After living in a household with at least one other person ALL of my life up until 3.5 years ago, one of the things that I find most annoying about living alone is there is NO ONE to blame things on....other than me! Whenever the remote isn't where I know I left it, or there are dishes left in the sink and not put in the dishwasher (WHO does that?), or when I find yard work not done that I needed done by this time of the year, I look to find who it is that I can blame? And there's no one....only ME! Now I wonder if I may have been the culprit all along...no, I don't think so. Surely all of these bad habits have only recently developed. (Really....? I think I may owe my family members some apologies!)
Another method we use to avoid taking responsibility is the "you never told me" line. That's the one that kids love to frequently use on parents. "You never told me you wanted me to......." whatever the chore was that you gave them and are now reprimanding them for not doing. "You never told me it was important to....." whatever the good habit was that you tried to get them to develop. The problem is, they were told, they just weren't listening.
Judah fell into both categories of finding targets to shift their lack of responsibility onto. They blamed their problems on Jeremiah, and they claimed that God had never made it clear to them what He wanted of them, and they pretty much denied they'd done anything wrong. How can they ever feel the need for repentance if they never admit that they have failed? How can we?
If everything is always someone else's fault, then we won't come before God and bring our failures to Him. It just doesn't work to say, "God, they made me do it and I didn't know it was wrong." That doesn't qualify as repentance. "God, it didn't seem wrong to me so as long as I'm true to myself, I really didn't do anything wrong." That doesn't qualify as repentance. "God, I am a complete and wretched sinner trapped in the pit of sinfulness and in desperate need of a Savior." THAT qualifies as repentance.
God had made it abundantly clear to Israel and Judah what He required of them. They could not say they didn't have clear instructions and they could not say He hadn't made their transgressions apparent to them. They could say that they had chosen to ignore Him and His directives to them, but shifting the blame to God wasn't going to work for them...and it doesn't work for us. When God pronounces to His people through His prophet Jeremiah that they have forsaken Him while worshipping idols, that they have followed their own desires while ignoring His commandments, that they failed to teach their children of Him and of His wondrous deeds done on their behalf, do they listen and repent? No, they admit no wrongdoing and condemn Jeremiah for his words of discipline. God's earnest plea to them to recognize their sinfulness and turn back to Him falls on deaf ears and discipline follows.
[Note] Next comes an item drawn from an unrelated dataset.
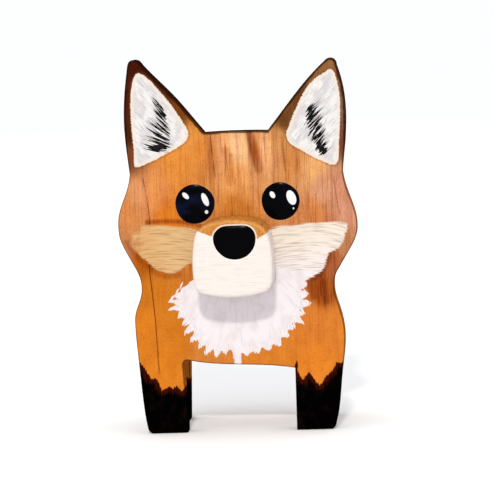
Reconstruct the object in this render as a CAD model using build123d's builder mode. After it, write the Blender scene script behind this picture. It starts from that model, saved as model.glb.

Should we expect anything different? The people of Judah had the Torah and the prophets to relay to them God's will. We have the complete Scripture, an abundance of teaching and teaching modalities, AND we have the Holy Spirit living within us. Can we deny that God has made His will readily available to us if we seek it? But do we, like the Judeans, forsake Him in preference to worldly gain and do we pursue all of our selfish and sinful desires rather than His directives over our live? Have we failed to pass on to our children and grandchildren our faith in our Father God and share with them what He has done for us in our lives? If we have failed in these ways, then we should be hearing His call to us to repent, to accept our personal responsibility in failing to put God first in our hearts, with no other target to put the blame on other than ourselves.
It is so easy to try to shift blame to someone, anyone, else so that we don't have to make changes or question our decisions. We even try to blame God. "Well He's the One that made me this way!" which we all say at one point or another! "He made me and He knows me so how can He blame me? It's on Him!" That's the ultimate blame game, isn't it? While the first two segments of that question are true (He made us, He knows us), the third is not...He has given us everything we need to become the people that He has designed us to be, and His design is good and perfect and reflected in His Word. If we try to excuse any sinful human propensity in our lives (laziness, lying, gossiping, sexual immorality, hatred of others) by ascribing it to God's design for us, we're just wrong. All of those things come to us through brokenness and by living in our flesh rather than by living in His Spirit. Romans 8:5 "Those who live according to the flesh set their minds on the things of the flesh; but those who live according to the Spirit set their minds on the things of the Spirit." and Romans 12-13, "Therefore, brothers, we have an obligation, but it is not to the flesh, to live according to it. For if you live according to the flesh, you will die; but if by the Spirit you put to death the deeds of the body, you will live."
God made it clear to Judah, He makes it clear to us. God gave them a choice, Jeremiah 21:8 "Tell all the people, 'This is what the Lord says: Take your choice of life or death!'" God gives us a choice as we read in Romans - live according to the flesh, or according to the Spirit - one brings death, the other life.
God wants us to live - and to live abundantly! Choose life!